A few years ago I was working under a grant to launch a digital literacy program in Pano, Ecuador. I was familiar with the community, having lived there two years prior, but as I was meeting a family new to the program, I wasn’t even halfway through my introduction when they interrupted me.
“But where’s Juan?” the Kichwa family asked, looking to my local partner, Edmundo, as the authority.
In South America, my name, Joan, is often misread as Juan. This mistake leads to confusion when the person who arrives does not fit the image of whom they were expecting, especially when that person is me, a girl.
This was nothing new to me.
At a very young age, I was told I should be a leader. On any given day, I was—and still am—buzzing with ideas, and it didn’t take long for me to realize that the most effective way to bring these schemes to life was to learn how to channel resources and direct others toward a shared goal. In other words, to lead.
My training officially started in fifth grade. My teacher had to step out of the room, but before she did, she asked me, “Can you please look after the class while I’m gone?” My heart swelled with pomposity at the realization that I was being given this responsibility, and I eagerly nodded in agreement. As she left, my teacher announced, “Class, I need to run a quick errand, so in the meantime, Joan is in charge.”
This may sound like a minor moment, but for me, it marks the root of my journey in leadership. Being put in charge of my peers filled me with pride and power—two traits I quickly learned should be at the bottom of any leader’s priorities.
I regularly misunderstood the duties associated with many of my early leadership positions. I wanted to be someone important, which I thought meant you had to be domineering and controlling. It took me a while to figure out that real leaders are service-oriented and empathetic. While I had built a résumé that boasted student council presidencies and club leadership positions, nothing compared with the experiences I had abroad through my gap year.
I moved to the Amazon rain forest as a Global Citizen Year Fellow after I graduated from high school. The opportunity allowed me to work with the German International Development Cooperation and the Ecuadorian Ministry of the Environment. By taking the time to learn the culture of the people whom I was living with, I laid the relational foundations to return in the future and be trusted as a partner.
It was on one of these return trips that I found myself trying to explain yet again that I was actually the project lead, the so-called Juan. Ecuador is a nation where machismo, or masculine pride, runs strong. While it’s important to be aware of the cultural context in which you’re working, it’s also important to recognize societal norms that allow women to be overlooked as leaders and to subvert that reality.
Because Edmundo respects me (the feeling is mutual), he would always inform the perplexed community members that I was, in fact, the director. With a gentle smile, I would explain that I was the girl they were looking for.

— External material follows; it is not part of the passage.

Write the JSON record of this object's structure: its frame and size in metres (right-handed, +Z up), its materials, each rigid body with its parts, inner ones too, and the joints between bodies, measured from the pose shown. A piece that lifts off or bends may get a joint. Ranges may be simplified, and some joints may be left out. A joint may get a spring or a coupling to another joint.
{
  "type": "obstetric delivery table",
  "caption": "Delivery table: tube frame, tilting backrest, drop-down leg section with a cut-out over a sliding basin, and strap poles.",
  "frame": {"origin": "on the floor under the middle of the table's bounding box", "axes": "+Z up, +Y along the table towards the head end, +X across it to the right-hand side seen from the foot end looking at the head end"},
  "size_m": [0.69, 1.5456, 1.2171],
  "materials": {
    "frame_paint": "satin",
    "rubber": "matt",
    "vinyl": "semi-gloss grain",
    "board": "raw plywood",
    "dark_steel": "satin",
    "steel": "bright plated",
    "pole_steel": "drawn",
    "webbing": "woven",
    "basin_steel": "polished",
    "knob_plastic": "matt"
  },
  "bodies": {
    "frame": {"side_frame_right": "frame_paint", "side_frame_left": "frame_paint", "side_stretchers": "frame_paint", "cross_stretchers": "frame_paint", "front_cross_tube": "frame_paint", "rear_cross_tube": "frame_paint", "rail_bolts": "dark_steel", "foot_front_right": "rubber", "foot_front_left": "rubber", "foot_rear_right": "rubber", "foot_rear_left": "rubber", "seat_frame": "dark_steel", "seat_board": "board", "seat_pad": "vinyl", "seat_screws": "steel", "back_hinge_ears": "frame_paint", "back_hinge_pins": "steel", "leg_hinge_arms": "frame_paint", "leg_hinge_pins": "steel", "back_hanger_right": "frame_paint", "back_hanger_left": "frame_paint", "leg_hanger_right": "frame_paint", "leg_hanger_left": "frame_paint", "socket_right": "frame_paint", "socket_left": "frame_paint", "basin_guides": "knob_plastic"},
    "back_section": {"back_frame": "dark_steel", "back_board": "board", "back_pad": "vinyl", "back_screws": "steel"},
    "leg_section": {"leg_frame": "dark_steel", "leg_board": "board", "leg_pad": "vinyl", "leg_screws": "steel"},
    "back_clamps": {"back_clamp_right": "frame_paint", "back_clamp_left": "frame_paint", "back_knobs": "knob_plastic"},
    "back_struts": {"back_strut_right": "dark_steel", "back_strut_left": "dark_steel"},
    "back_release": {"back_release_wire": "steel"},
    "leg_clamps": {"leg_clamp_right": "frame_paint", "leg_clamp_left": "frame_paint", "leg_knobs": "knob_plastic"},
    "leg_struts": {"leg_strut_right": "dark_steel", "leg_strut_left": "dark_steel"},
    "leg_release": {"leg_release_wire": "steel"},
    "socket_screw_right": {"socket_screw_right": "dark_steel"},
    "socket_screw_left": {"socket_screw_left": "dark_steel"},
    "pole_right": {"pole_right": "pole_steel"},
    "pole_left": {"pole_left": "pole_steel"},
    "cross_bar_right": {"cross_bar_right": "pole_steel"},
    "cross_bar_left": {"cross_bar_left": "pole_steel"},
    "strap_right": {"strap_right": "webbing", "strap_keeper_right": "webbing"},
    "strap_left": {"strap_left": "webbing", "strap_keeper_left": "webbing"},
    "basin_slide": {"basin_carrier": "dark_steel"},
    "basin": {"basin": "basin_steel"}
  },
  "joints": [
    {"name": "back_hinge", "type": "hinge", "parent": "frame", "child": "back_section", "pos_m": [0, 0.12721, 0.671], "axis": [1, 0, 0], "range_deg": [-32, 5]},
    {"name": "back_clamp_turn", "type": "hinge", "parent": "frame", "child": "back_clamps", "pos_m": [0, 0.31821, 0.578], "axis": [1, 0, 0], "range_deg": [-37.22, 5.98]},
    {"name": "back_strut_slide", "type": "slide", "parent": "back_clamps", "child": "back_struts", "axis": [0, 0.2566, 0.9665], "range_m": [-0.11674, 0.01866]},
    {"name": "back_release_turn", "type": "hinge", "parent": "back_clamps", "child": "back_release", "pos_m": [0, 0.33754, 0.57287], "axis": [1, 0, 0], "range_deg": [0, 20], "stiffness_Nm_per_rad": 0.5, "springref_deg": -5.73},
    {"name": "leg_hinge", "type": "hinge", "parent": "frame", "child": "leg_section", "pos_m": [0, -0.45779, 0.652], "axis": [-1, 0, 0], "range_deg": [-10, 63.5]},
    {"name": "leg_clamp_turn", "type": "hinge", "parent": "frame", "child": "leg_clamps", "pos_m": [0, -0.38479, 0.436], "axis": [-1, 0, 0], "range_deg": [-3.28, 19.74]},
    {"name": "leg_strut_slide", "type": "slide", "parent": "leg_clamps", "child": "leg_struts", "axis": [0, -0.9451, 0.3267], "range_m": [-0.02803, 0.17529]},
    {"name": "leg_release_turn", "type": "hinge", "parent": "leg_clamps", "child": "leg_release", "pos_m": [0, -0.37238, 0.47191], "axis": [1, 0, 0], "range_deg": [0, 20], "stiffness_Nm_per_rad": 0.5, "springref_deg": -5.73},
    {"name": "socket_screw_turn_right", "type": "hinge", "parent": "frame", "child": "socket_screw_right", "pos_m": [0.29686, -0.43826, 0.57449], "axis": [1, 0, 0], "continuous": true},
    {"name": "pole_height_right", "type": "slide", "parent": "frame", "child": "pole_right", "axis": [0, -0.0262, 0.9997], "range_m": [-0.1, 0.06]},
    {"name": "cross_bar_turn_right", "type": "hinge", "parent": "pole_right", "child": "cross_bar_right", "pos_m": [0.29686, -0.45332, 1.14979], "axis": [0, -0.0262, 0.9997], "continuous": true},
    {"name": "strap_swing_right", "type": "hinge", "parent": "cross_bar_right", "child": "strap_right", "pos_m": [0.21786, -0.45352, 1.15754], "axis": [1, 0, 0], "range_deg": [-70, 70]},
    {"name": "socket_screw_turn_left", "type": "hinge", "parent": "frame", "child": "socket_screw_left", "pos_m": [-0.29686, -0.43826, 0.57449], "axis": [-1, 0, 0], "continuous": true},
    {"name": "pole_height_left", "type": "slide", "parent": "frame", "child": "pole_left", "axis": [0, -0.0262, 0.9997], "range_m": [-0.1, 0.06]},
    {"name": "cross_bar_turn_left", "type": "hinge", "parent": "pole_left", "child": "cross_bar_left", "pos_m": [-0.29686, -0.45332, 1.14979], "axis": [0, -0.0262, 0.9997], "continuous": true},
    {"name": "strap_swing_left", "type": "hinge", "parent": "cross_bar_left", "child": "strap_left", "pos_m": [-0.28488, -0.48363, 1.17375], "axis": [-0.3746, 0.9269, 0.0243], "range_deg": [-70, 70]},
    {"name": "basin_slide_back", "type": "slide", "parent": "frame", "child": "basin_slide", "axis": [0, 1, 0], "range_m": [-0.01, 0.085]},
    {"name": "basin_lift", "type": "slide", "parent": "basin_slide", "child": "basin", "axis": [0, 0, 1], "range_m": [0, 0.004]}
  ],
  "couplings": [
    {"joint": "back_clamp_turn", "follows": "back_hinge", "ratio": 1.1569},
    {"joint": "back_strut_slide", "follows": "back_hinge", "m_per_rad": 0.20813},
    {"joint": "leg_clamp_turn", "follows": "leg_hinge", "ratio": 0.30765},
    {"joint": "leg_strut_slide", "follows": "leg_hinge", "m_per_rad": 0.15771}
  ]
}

The students and their families were deeply curious as to how I managed to be in charge. When asked about how I came to my role, I shared my mother’s story, explaining how she fought the odds to become a doctor and leader in not one but two countries. My ambition was modeled after hers. I had started with smaller positions to develop my skills and had worked my way up. I had earned the trust to take on larger, international responsibilities.
On the same trip, one of my local girlfriends, Rocío, commented, “You’re such a young girl, but you’re a leader. I wish I could be like you. It’s because you foreign girls are raised differently. I could never do what you do.”
To this day, that’s one of the phrases that sticks with me—I could never do what you do—not because of its truth but because of its falsehood.
Because I was a girl, it’s true that I was socialized to adhere to certain gender norms. Despite my global travels, I was told to be cautious for safety’s sake. Despite my boldness, I was taught to temper my words for agreeability. Despite my merits, I was encouraged to take my appearance into account. But I think it’s exactly these qualities that girls are often criticized for—sensitivity, emotionality, among others—that prime us to be good leaders.
To me, leadership is the ultimate form of service. It’s the duty to speak for those who have no voice. And sometimes as leaders, we’re privileged to see people grow into their voices. Despite her belief that she couldn’t do what I do, Rocío became a leader. She’s now the program coordinator of the project Edmundo and I built.
The critical piece of this story, however, is that I was empowered by my community to step into each of these positions. I didn’t get here on my own; I’m here because of the tireless efforts of others before me. I’ve thrived because of the girls who supported me instead of threatening me, because of the boys who backed me instead of belittling me.
These days, I take my leadership lessons from the jungle, and I’m learning what it means to be a leader in the workforce. I’m in my early twenties, and I’ve lived and worked on five continents. I’ve gone from pioneering new technology with indigenous communities to launching groundbreaking programs at global universities. Since finishing my degree, I’ve entered the corporate world to figure out how to leverage some of the most influential brands—and their resources—for good.
"YOU'RE SUCH A YOUNG GIRL, BUT YOU'RE A LEADER. I WISH I COULD BE LIKE YOU."
Whether viewed as a Juan or a Joan, I was told I should be a leader. So maybe I’ll go from leading community projects to taking over as the CEO of a Fortune 500 company, or perhaps I’ll become the world’s best mom, or maybe I’ll be America’s first female president. But maybe it’ll be you instead. Because you’re a girl, too.